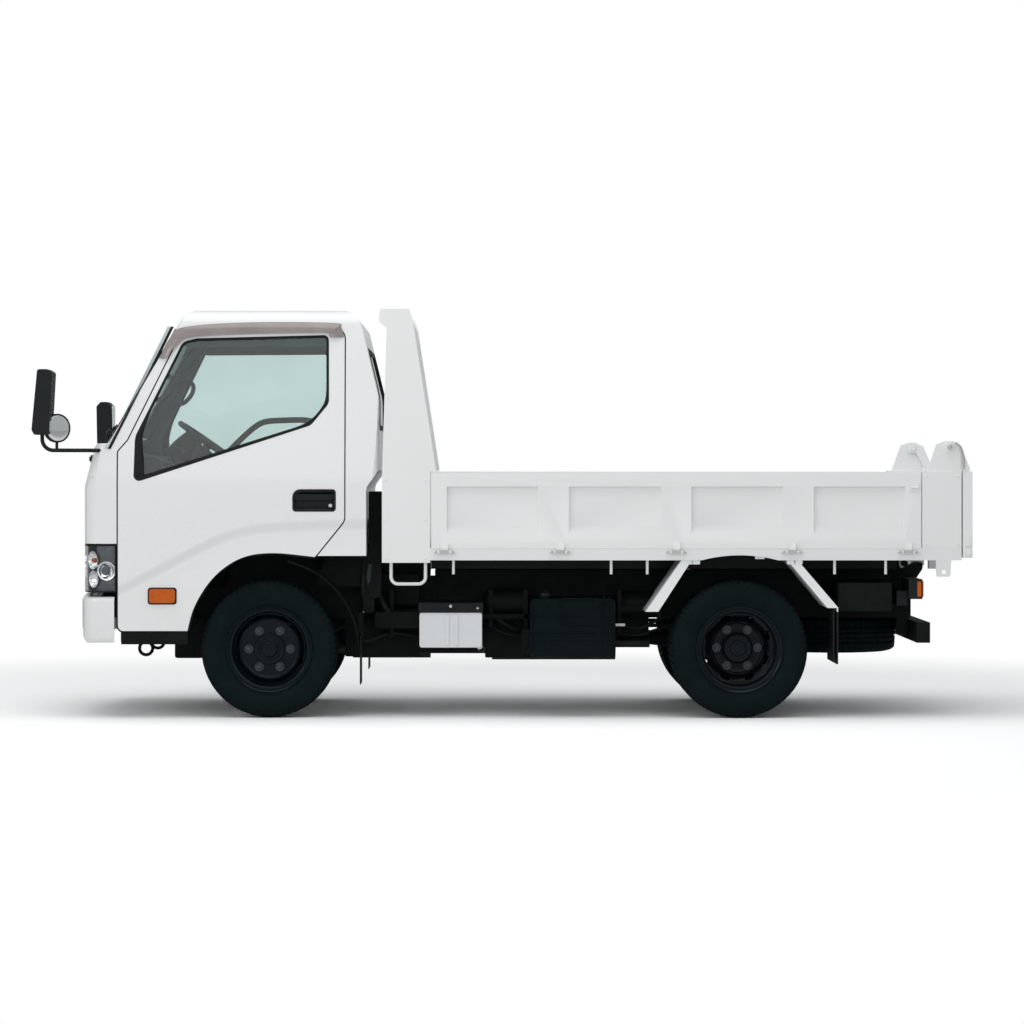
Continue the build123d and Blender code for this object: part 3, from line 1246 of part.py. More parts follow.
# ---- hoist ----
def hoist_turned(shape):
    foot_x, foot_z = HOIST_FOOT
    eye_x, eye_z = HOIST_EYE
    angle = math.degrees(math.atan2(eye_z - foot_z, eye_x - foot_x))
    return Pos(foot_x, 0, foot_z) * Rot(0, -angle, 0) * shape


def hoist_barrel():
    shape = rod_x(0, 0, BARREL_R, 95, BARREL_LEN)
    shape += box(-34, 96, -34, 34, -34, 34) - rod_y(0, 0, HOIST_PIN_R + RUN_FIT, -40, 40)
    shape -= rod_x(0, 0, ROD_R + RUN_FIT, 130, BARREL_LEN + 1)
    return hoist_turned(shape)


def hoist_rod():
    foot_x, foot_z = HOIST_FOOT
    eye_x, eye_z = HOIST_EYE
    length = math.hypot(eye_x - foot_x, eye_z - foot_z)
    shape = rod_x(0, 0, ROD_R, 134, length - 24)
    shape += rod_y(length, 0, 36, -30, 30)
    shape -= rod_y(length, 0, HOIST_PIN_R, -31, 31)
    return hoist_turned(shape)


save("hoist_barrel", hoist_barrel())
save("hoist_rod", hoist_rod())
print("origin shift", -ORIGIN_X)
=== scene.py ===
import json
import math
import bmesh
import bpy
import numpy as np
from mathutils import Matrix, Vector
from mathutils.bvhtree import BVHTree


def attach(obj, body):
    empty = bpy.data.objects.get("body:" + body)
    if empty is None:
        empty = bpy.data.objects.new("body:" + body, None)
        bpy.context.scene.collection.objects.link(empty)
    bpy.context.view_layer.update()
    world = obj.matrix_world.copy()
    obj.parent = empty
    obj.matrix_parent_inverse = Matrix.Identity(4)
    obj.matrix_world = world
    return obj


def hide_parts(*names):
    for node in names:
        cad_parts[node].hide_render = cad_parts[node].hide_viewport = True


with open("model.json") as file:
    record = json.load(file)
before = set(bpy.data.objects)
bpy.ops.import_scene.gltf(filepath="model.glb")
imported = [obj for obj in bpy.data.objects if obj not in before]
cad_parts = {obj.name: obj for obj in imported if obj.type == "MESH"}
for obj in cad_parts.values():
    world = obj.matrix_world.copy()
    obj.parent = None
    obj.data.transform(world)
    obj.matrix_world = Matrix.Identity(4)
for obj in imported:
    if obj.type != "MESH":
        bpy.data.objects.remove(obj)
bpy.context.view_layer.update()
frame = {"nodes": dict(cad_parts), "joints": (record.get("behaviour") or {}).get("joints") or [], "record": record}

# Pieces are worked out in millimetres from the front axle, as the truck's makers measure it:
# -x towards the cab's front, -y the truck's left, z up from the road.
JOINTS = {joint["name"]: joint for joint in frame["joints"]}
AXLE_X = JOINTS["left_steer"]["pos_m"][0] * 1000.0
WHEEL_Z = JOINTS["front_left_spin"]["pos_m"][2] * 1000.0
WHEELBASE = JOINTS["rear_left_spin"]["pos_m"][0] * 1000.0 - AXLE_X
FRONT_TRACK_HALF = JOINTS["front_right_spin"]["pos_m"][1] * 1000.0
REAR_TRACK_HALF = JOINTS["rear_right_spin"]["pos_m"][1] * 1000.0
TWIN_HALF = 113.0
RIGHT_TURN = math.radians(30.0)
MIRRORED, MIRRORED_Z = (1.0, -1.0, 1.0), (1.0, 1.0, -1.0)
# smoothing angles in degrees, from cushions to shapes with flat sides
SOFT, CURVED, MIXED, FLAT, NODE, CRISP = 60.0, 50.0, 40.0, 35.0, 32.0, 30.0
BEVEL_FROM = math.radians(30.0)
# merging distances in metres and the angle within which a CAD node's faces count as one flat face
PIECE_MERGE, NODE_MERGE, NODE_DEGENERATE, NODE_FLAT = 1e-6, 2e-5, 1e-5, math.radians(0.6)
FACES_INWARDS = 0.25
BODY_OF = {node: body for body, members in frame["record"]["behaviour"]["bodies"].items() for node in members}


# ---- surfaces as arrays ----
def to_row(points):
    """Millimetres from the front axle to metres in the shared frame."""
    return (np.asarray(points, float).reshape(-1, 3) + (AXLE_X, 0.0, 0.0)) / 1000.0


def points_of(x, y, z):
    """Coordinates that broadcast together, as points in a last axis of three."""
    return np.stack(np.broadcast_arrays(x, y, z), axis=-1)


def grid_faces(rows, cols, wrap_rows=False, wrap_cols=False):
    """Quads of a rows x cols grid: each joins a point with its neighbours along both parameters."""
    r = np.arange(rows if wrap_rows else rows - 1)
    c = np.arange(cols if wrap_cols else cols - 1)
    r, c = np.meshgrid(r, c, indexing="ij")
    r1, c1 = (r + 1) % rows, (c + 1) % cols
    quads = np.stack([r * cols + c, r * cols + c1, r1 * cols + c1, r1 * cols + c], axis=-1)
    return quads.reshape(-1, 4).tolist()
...
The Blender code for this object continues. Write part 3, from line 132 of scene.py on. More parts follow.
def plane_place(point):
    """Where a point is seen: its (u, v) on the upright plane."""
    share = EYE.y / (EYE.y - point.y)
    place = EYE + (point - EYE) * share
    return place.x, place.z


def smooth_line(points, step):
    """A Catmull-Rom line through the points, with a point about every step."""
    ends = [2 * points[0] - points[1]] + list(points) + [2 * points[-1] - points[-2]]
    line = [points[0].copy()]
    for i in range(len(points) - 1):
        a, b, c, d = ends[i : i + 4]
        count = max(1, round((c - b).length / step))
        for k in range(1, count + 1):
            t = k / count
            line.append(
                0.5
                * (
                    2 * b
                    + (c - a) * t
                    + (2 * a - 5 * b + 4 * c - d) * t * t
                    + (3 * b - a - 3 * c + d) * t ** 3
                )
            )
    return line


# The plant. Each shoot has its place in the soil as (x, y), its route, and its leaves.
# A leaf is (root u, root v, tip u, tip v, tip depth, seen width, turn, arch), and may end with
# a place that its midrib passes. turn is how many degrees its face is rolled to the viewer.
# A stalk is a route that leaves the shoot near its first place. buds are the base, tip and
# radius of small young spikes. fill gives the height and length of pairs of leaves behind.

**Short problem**
Repeat word for word the lines from the line containing "Continue the build123d" to the line containing "return Pos(foot_x, 0, foot_z)", both lines included; nothing else should appear.

**Answer to the task**
Continue the build123d and Blender code for this object: part 3, from line 1246 of part.py. More parts follow.
# ---- hoist ----
def hoist_turned(shape):
    foot_x, foot_z = HOIST_FOOT
    eye_x, eye_z = HOIST_EYE
    angle = math.degrees(math.atan2(eye_z - foot_z, eye_x - foot_x))
    return Pos(foot_x, 0, foot_z) * Rot(0, -angle, 0) * shape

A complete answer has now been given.